Parts and joints as JSON:
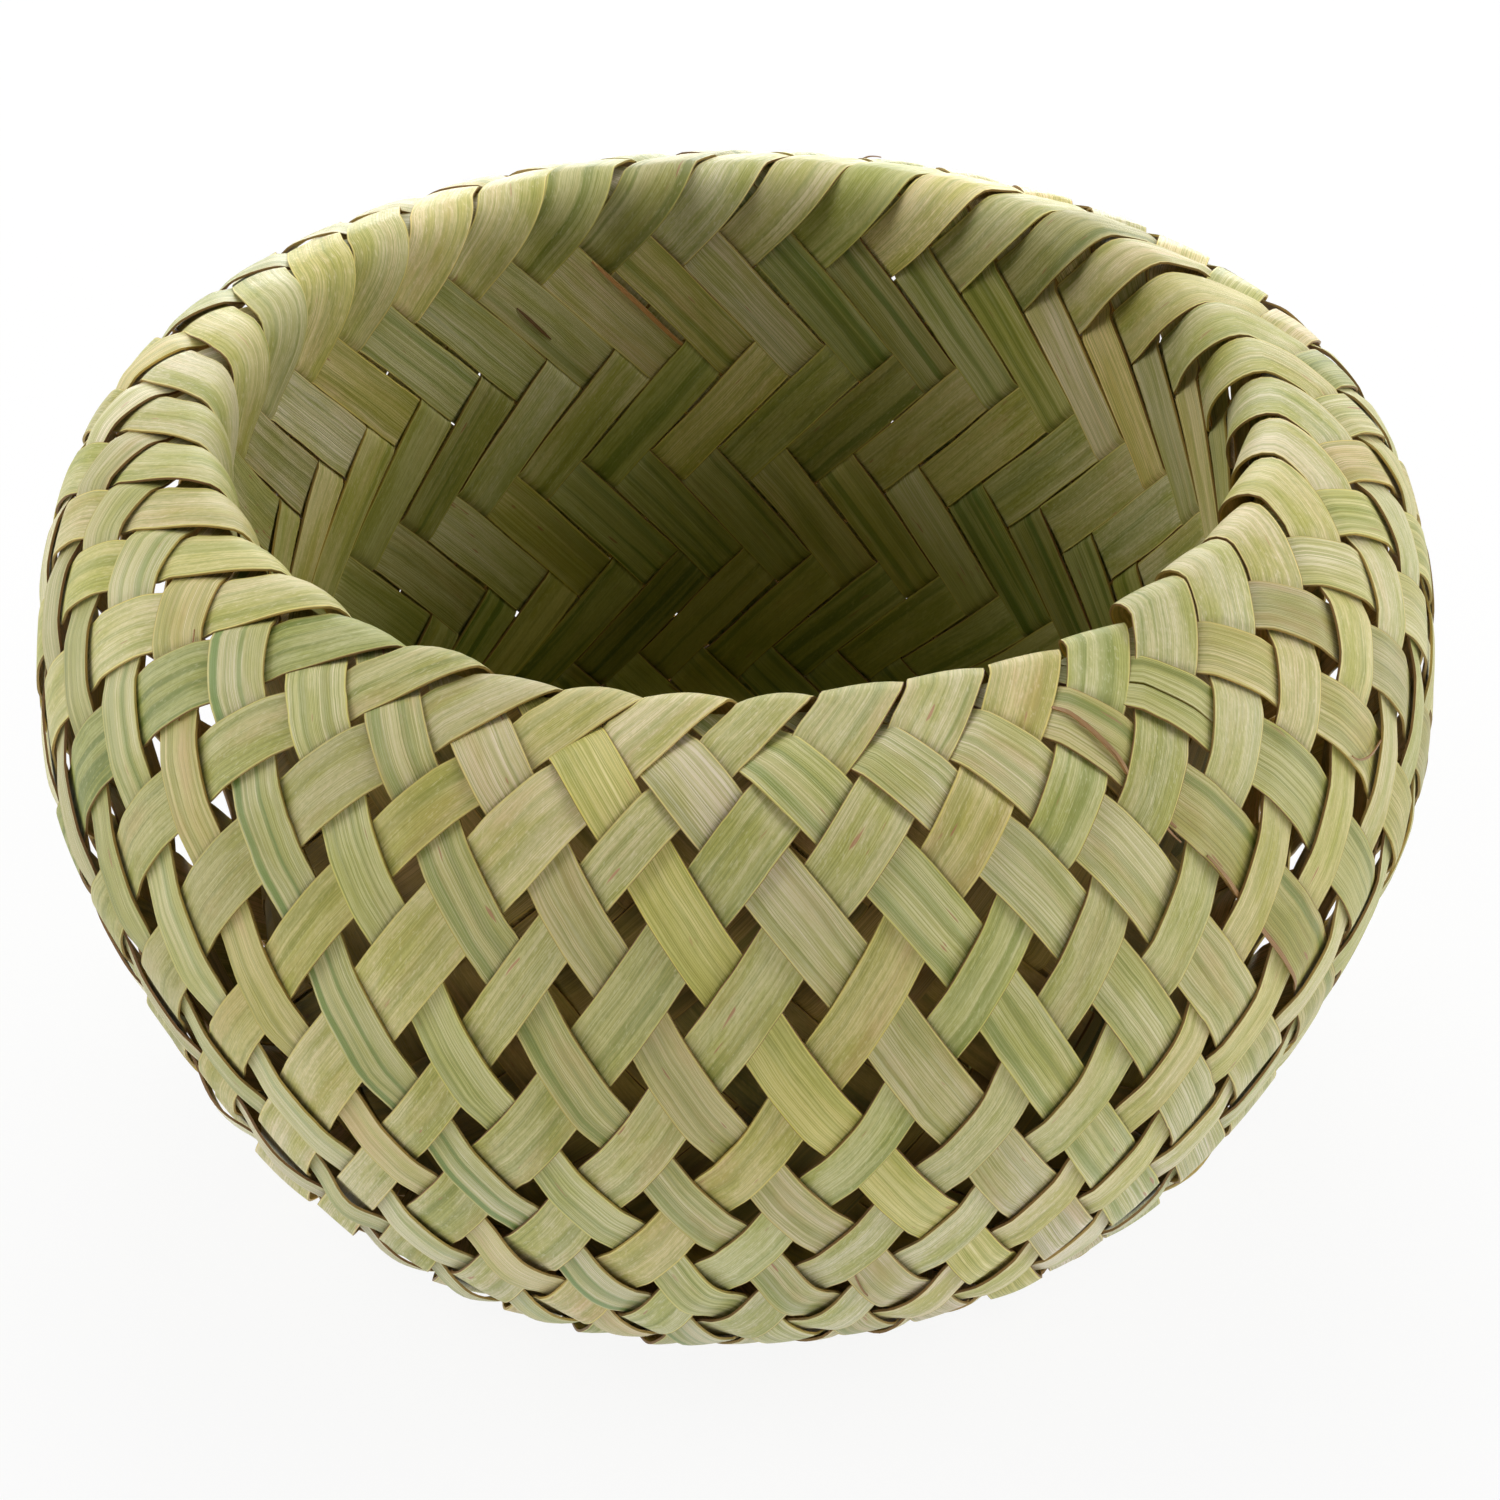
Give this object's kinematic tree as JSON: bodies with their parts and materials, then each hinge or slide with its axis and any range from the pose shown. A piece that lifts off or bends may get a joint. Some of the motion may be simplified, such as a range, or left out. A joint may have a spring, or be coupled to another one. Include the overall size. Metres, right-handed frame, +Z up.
{
  "type": "woven storage basket",
  "caption": "Round bellied storage basket with a double wall, plaited on the bias from flat leaf strips that roll over a soft rim into a tight herringbone lining.",
  "frame": {"origin": "centre of the basket's foot, on the surface it stands on", "axes": "+Z up along the basket's axis; the pictured front faces -Y"},
  "size_m": [0.2198, 0.2198, 0.1247],
  "materials": {
    "sage_leaf": "dried leaf, satin",
    "straw_leaf": "dried leaf, satin",
    "olive_leaf": "dried leaf, satin",
    "yellow_leaf": "dried leaf, satin",
    "deep_leaf": "dried leaf, satin"
  },
  "bodies": {
    "root": {"east_strip_01": "sage_leaf", "north_strip_01": "sage_leaf", "west_strip_01": "sage_leaf", "south_strip_01": "sage_leaf", "east_strip_02": "yellow_leaf", "north_strip_02": "yellow_leaf", "west_strip_02": "yellow_leaf", "south_strip_02": "yellow_leaf", "east_strip_03": "straw_leaf", "north_strip_03": "straw_leaf", "west_strip_03": "straw_leaf", "south_strip_03": "straw_leaf", "east_strip_04": "deep_leaf", "north_strip_04": "deep_leaf", "west_strip_04": "deep_leaf", "south_strip_04": "deep_leaf", "east_strip_05": "olive_leaf", "north_strip_05": "olive_leaf", "west_strip_05": "olive_leaf", "south_strip_05": "olive_leaf", "east_strip_06": "sage_leaf", "north_strip_06": "sage_leaf", "west_strip_06": "sage_leaf", "south_strip_06": "sage_leaf", "east_strip_07": "yellow_leaf", "north_strip_07": "yellow_leaf", "west_strip_07": "yellow_leaf", "south_strip_07": "yellow_leaf", "east_strip_08": "straw_leaf", "north_strip_08": "straw_leaf", "west_strip_08": "straw_leaf", "south_strip_08": "straw_leaf", "east_strip_09": "deep_leaf", "north_strip_09": "deep_leaf", "west_strip_09": "deep_leaf", "south_strip_09": "deep_leaf", "east_strip_10": "olive_leaf", "north_strip_10": "olive_leaf", "west_strip_10": "olive_leaf", "south_strip_10": "olive_leaf"}
  },
  "joints": []
}
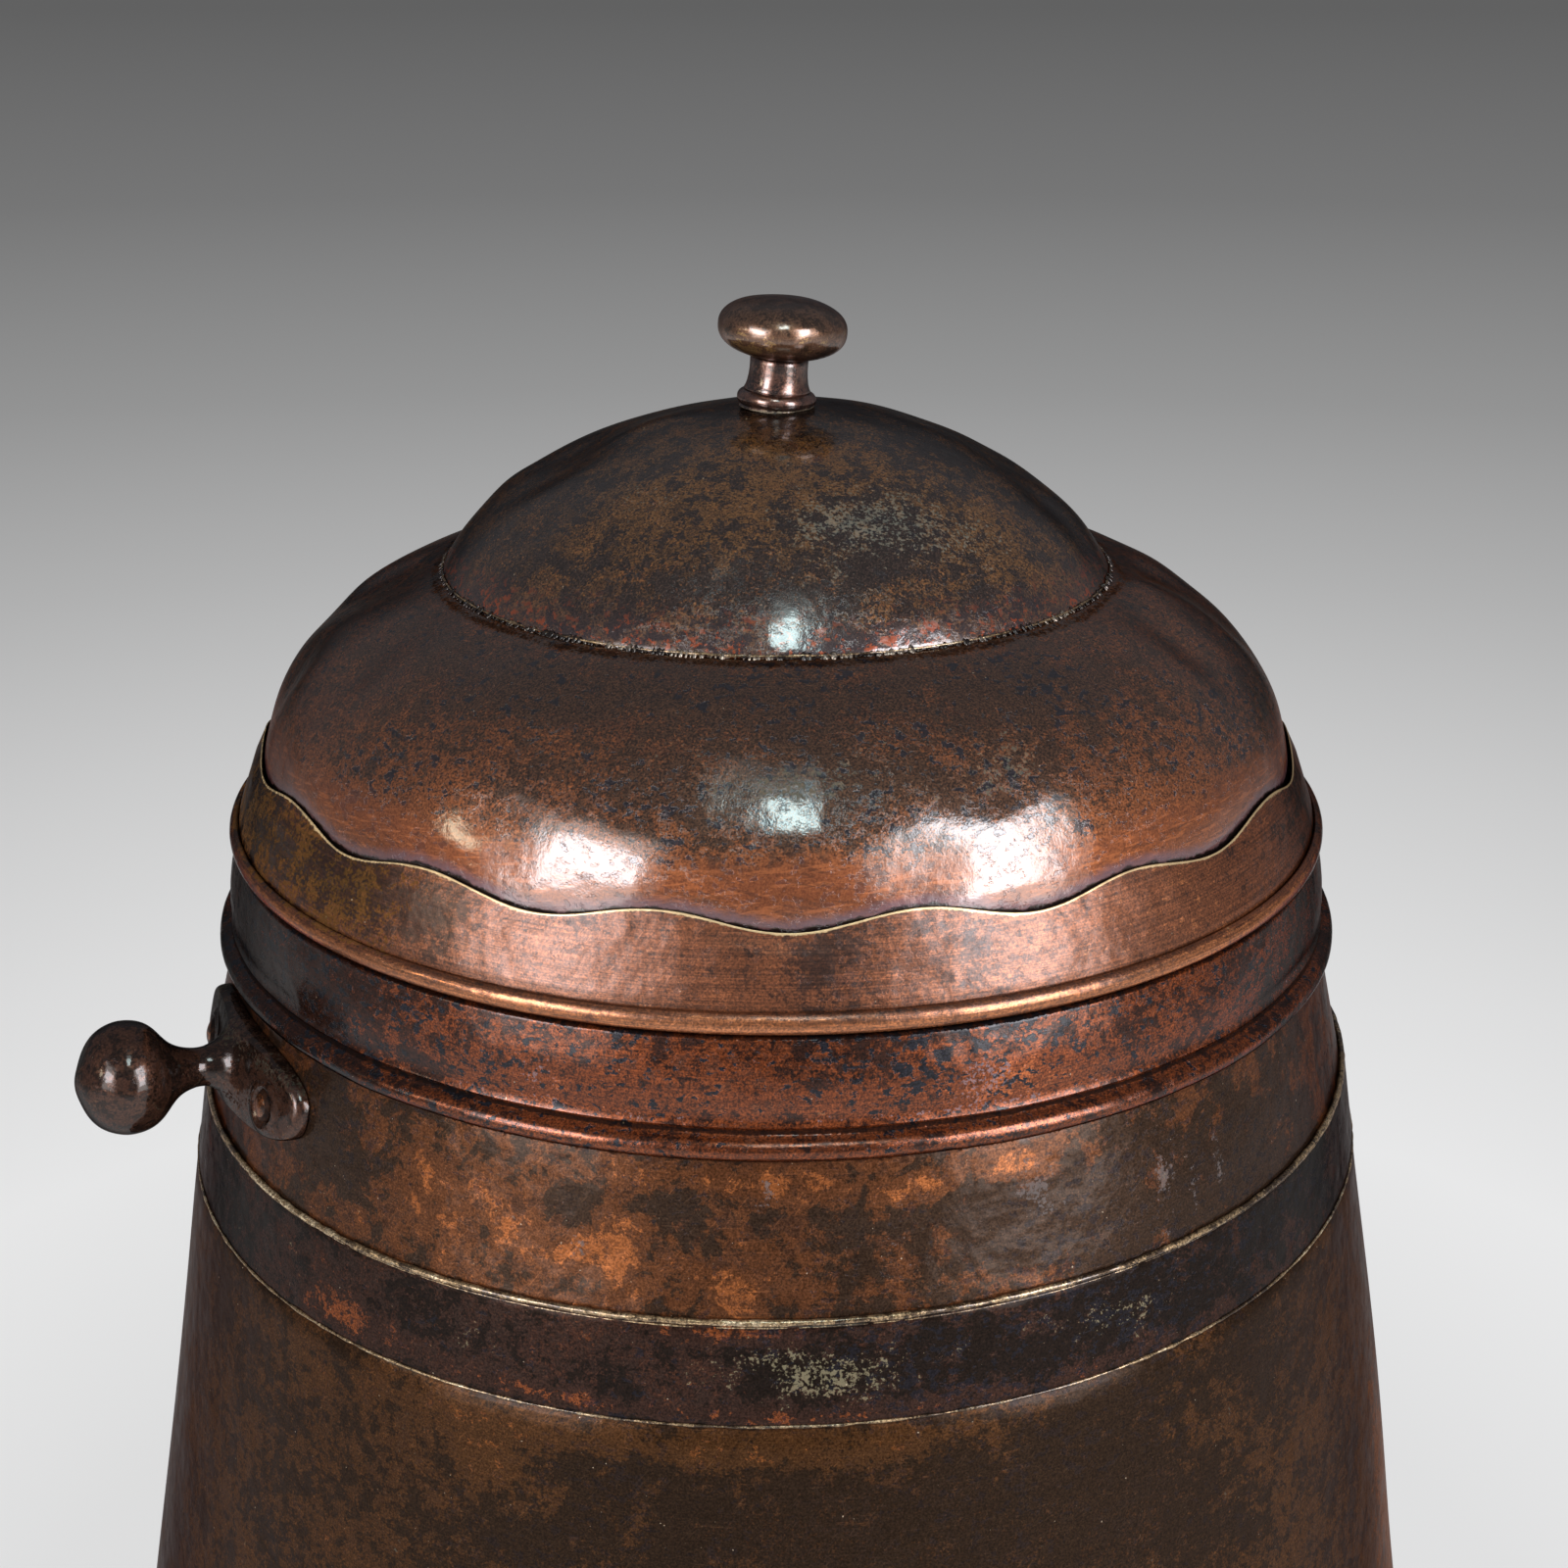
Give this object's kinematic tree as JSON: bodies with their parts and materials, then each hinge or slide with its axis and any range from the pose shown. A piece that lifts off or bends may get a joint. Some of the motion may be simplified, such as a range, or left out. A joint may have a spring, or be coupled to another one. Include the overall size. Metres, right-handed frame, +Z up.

> _EXERCISE DIRECTIONS_
Send back every record, precisely as written.

> _EXERCISE ANSWER_
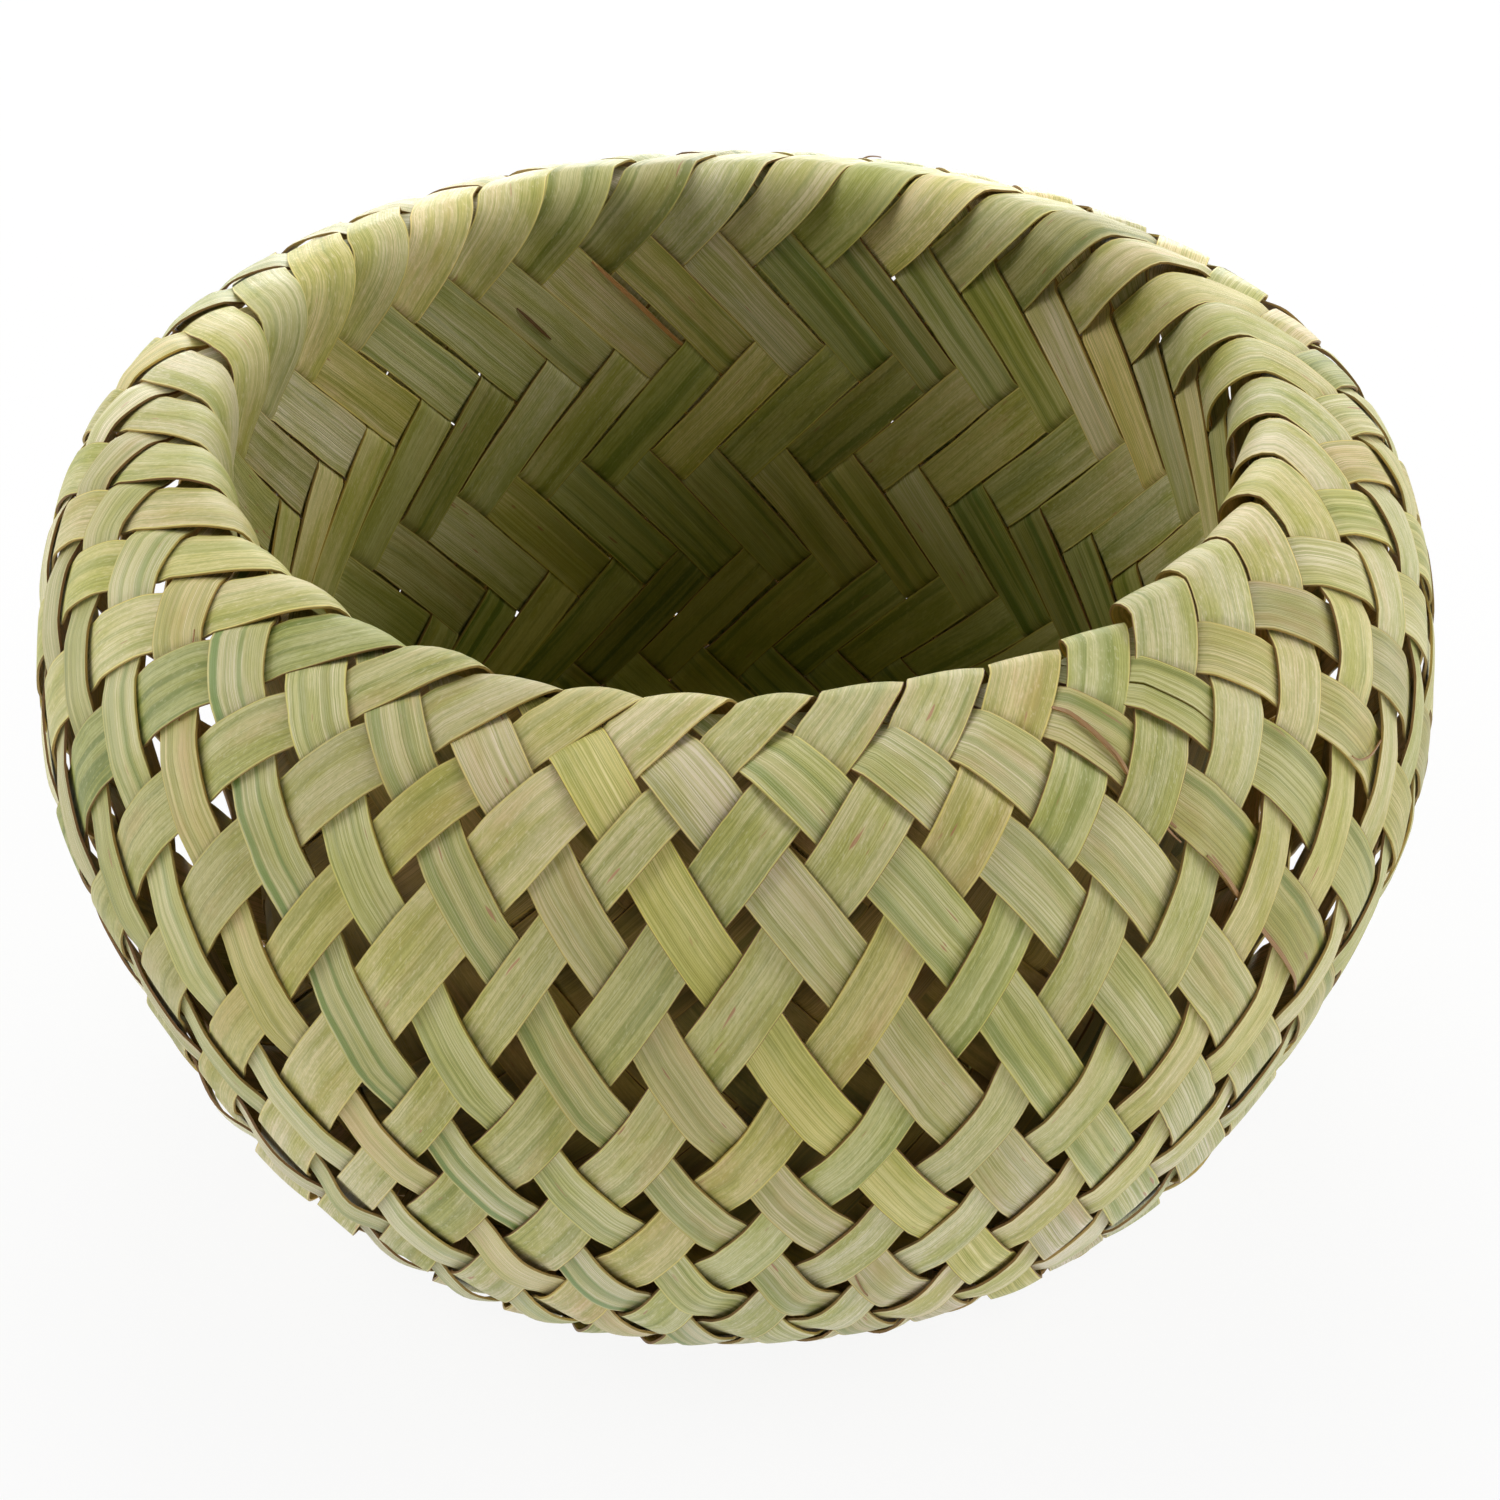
Give this object's kinematic tree as JSON: bodies with their parts and materials, then each hinge or slide with its axis and any range from the pose shown. A piece that lifts off or bends may get a joint. Some of the motion may be simplified, such as a range, or left out. A joint may have a spring, or be coupled to another one. Include the overall size. Metres, right-handed frame, +Z up.
{
  "type": "woven storage basket",
  "caption": "Round bellied storage basket with a double wall, plaited on the bias from flat leaf strips that roll over a soft rim into a tight herringbone lining.",
  "frame": {"origin": "centre of the basket's foot, on the surface it stands on", "axes": "+Z up along the basket's axis; the pictured front faces -Y"},
  "size_m": [0.2198, 0.2198, 0.1247],
  "materials": {
    "sage_leaf": "dried leaf, satin",
    "straw_leaf": "dried leaf, satin",
    "olive_leaf": "dried leaf, satin",
    "yellow_leaf": "dried leaf, satin",
    "deep_leaf": "dried leaf, satin"
  },
  "bodies": {
    "root": {"east_strip_01": "sage_leaf", "north_strip_01": "sage_leaf", "west_strip_01": "sage_leaf", "south_strip_01": "sage_leaf", "east_strip_02": "yellow_leaf", "north_strip_02": "yellow_leaf", "west_strip_02": "yellow_leaf", "south_strip_02": "yellow_leaf", "east_strip_03": "straw_leaf", "north_strip_03": "straw_leaf", "west_strip_03": "straw_leaf", "south_strip_03": "straw_leaf", "east_strip_04": "deep_leaf", "north_strip_04": "deep_leaf", "west_strip_04": "deep_leaf", "south_strip_04": "deep_leaf", "east_strip_05": "olive_leaf", "north_strip_05": "olive_leaf", "west_strip_05": "olive_leaf", "south_strip_05": "olive_leaf", "east_strip_06": "sage_leaf", "north_strip_06": "sage_leaf", "west_strip_06": "sage_leaf", "south_strip_06": "sage_leaf", "east_strip_07": "yellow_leaf", "north_strip_07": "yellow_leaf", "west_strip_07": "yellow_leaf", "south_strip_07": "yellow_leaf", "east_strip_08": "straw_leaf", "north_strip_08": "straw_leaf", "west_strip_08": "straw_leaf", "south_strip_08": "straw_leaf", "east_strip_09": "deep_leaf", "north_strip_09": "deep_leaf", "west_strip_09": "deep_leaf", "south_strip_09": "deep_leaf", "east_strip_10": "olive_leaf", "north_strip_10": "olive_leaf", "west_strip_10": "olive_leaf", "south_strip_10": "olive_leaf"}
  },
  "joints": []
}
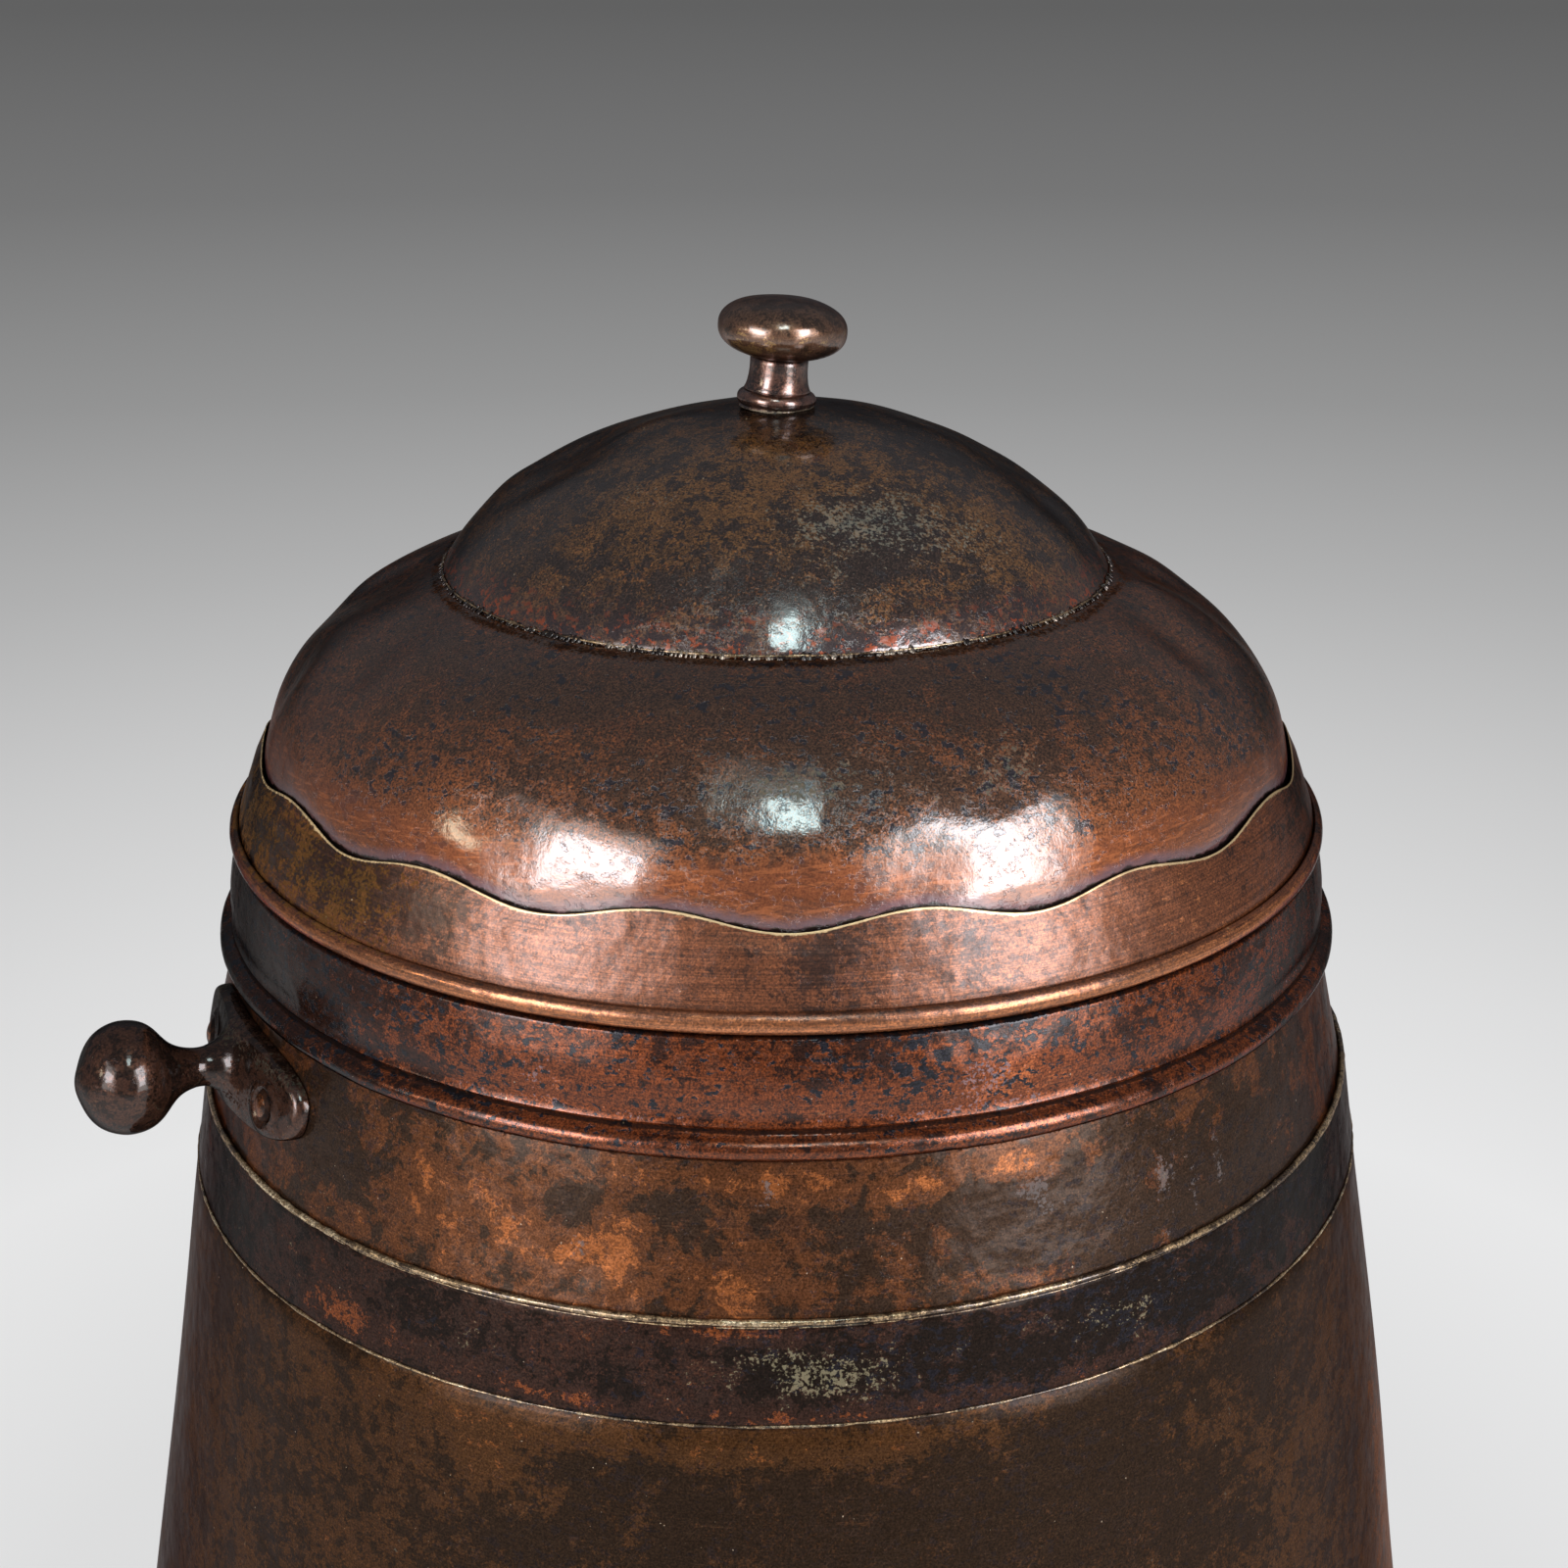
Give this object's kinematic tree as JSON: bodies with their parts and materials, then each hinge or slide with its axis and any range from the pose shown. A piece that lifts off or bends may get a joint. Some of the motion may be simplified, such as a range, or left out. A joint may have a spring, or be coupled to another one. Include the overall size. Metres, right-handed frame, +Z up.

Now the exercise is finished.